Begin with the line that contains "What OpenSCAD source" and end with the line that contains "on the deck.", transcribing exactly each line in that stretch and no other.

Source material start

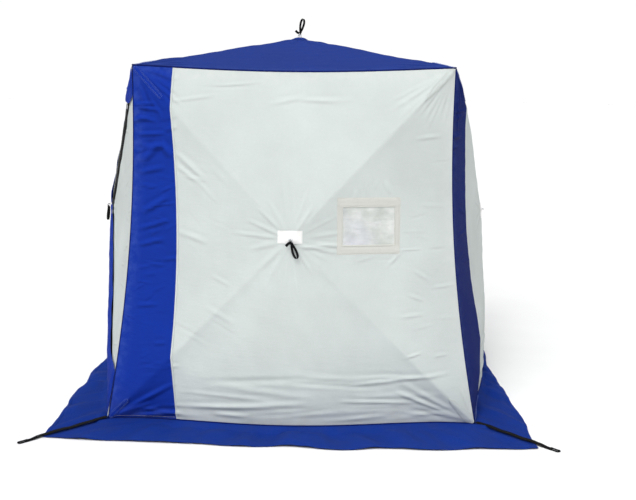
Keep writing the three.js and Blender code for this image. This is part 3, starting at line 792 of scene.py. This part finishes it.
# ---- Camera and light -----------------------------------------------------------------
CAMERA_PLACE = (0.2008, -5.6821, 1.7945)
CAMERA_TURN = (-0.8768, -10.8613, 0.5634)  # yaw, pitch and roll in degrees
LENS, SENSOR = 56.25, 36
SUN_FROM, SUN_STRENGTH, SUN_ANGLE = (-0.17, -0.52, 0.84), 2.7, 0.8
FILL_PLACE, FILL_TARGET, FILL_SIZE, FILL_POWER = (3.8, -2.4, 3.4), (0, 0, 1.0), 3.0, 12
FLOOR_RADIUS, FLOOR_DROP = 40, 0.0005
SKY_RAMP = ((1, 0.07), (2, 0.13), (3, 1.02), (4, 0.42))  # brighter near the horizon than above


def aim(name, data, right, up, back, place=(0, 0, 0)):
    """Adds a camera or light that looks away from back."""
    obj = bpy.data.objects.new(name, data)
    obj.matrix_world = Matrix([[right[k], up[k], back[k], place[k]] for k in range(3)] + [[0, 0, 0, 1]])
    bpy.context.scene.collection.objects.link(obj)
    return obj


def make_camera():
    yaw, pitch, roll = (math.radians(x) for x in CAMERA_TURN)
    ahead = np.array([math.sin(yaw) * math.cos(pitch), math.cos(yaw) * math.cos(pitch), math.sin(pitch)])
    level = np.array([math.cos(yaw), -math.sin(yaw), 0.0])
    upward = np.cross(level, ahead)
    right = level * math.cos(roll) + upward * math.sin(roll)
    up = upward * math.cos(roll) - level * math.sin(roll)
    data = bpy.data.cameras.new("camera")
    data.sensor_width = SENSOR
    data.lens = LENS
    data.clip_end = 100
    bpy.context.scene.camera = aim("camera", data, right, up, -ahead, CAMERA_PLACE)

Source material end
Source material start

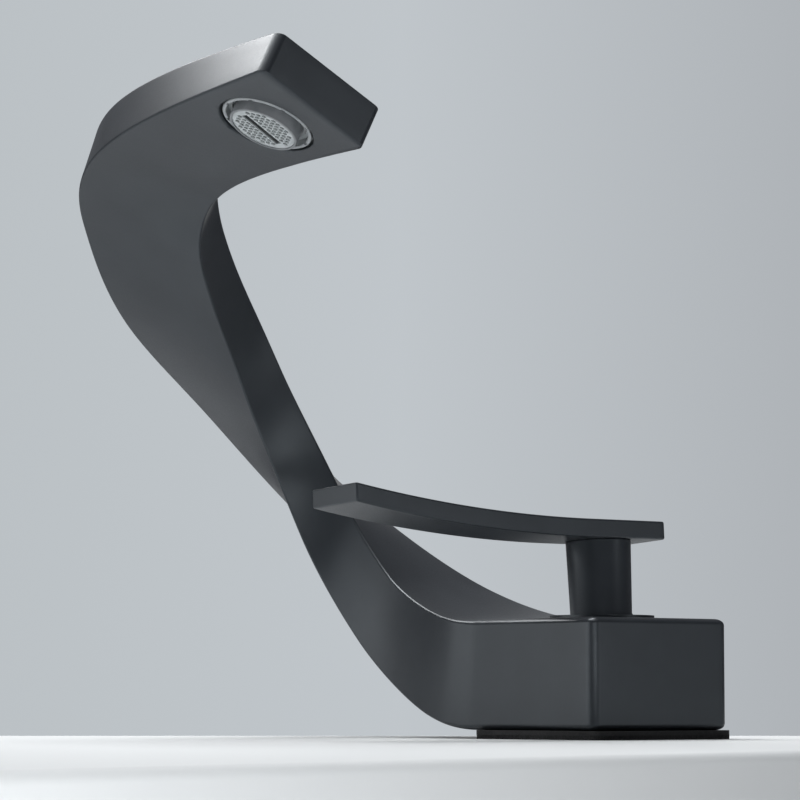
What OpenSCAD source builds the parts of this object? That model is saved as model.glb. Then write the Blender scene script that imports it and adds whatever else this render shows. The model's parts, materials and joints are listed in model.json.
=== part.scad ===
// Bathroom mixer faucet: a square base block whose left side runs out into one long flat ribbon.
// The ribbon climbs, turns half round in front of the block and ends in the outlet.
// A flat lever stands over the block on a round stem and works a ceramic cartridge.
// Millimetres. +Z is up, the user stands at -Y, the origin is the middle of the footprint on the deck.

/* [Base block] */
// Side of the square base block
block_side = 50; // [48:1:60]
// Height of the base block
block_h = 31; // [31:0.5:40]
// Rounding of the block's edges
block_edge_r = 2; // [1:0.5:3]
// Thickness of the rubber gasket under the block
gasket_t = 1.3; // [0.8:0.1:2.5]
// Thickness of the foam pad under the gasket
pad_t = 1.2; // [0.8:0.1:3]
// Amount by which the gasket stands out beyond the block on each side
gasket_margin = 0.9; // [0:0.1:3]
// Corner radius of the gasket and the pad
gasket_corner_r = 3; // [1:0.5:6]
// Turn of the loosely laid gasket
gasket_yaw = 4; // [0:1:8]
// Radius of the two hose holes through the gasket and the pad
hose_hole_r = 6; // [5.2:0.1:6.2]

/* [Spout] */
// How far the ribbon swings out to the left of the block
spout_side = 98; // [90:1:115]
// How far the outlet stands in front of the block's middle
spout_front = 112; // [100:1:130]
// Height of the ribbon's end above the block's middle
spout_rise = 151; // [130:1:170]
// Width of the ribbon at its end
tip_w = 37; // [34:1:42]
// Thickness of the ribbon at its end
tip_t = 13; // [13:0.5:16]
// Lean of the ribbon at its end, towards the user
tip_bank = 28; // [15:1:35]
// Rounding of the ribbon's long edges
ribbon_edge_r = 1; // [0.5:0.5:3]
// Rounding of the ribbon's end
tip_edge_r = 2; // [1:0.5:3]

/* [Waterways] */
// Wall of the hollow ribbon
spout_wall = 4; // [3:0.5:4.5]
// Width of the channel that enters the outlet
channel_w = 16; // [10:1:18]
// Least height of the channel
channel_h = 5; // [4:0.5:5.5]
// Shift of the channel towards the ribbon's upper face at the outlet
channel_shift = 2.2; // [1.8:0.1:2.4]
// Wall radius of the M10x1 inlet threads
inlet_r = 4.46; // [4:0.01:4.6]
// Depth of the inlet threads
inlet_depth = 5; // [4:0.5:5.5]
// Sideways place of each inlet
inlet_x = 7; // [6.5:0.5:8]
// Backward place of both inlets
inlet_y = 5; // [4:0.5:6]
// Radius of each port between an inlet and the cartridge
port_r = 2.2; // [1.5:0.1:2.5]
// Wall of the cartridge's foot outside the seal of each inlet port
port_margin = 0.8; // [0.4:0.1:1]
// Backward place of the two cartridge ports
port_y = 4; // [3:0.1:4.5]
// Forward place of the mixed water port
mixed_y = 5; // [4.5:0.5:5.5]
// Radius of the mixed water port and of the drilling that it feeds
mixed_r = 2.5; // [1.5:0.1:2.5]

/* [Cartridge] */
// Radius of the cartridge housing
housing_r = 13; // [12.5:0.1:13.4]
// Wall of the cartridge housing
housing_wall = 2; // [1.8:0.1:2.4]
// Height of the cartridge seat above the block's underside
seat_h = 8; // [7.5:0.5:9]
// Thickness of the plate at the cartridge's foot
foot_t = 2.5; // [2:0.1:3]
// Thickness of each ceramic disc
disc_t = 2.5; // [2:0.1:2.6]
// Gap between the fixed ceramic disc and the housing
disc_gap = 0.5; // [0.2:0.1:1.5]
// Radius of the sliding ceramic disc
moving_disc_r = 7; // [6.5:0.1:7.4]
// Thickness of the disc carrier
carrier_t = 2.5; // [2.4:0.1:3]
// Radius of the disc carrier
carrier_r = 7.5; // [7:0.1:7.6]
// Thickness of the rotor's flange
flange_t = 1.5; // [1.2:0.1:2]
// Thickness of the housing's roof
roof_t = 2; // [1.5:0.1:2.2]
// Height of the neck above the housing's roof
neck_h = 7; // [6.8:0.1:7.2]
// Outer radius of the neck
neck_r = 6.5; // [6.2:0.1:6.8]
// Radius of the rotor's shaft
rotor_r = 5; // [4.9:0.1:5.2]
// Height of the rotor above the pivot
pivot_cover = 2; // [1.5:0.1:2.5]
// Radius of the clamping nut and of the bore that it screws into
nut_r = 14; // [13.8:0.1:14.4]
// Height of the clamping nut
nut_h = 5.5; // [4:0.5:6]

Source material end

## [Written answer]
What OpenSCAD source builds the parts of this object? That model is saved as model.glb. Then write the Blender scene script that imports it and adds whatever else this render shows. The model's parts, materials and joints are listed in model.json.
=== part.scad ===
// Bathroom mixer faucet: a square base block whose left side runs out into one long flat ribbon.
// The ribbon climbs, turns half round in front of the block and ends in the outlet.
// A flat lever stands over the block on a round stem and works a ceramic cartridge.
// Millimetres. +Z is up, the user stands at -Y, the origin is the middle of the footprint on the deck.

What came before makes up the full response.